Uniformly approximable numbers and the uniform approximation spectrum (Q678408)

Given an irrational number \(\alpha\), the uniform approximation constant \(\nu (\alpha)\) is defined as \[ \nu (\alpha)= \lim\sup_{Q\to \infty} \biggl((Q+1)^2 \min_{1\leq q\leq Q} \bigl\{|\alpha q |/q \bigr\} \biggr), \] where \(|\cdot|\) denotes the distance to the nearest integer. The author gives an explicit representation of \(\nu (\alpha)\) in terms of the simple continued fraction expansion of \(\alpha\). This is the starting point for a detailed investigation of the spectrum of values \(\nu (\alpha)\) and a comparison with the well-known Markov spectrum [cf. \textit{T. W. Cusick} and \textit{M. E. Flahive}, The Markov and Lagrange spectra, Math.

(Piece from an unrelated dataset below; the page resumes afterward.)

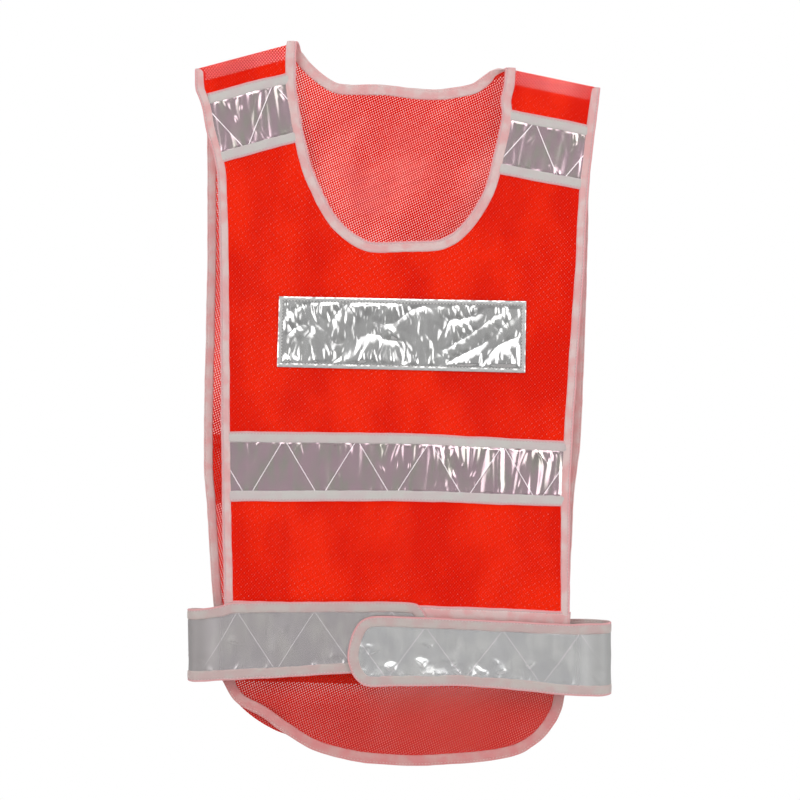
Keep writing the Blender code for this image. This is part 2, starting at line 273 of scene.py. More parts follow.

Surveys Monographs 30 (1989; Zbl 0685.10023)] and with the dispersion spectrum of values \[ D(\alpha) =\lim\sup_{N \to\infty} N\sup_{0\leq x\leq 1} \min_{1\leq n\leq N} \Bigl\{\biggl |x-\bigl(n \alpha- [n\alpha] \bigr)\biggr |\Bigr\}, \] as introduced by E. Hlawka and later generalized by \textit{H. Niederreiter} [in Topics in classical number theory, Vol. II, Colloq. Math. Soc. Janos Bolyai 34, 1163-1208 (1984; Zbl 0547.10045)] (for more recent related work see [\textit{A. Tripathi}, Acta Arith. 63, 193-203 (1993; Zbl 0772.11023)]).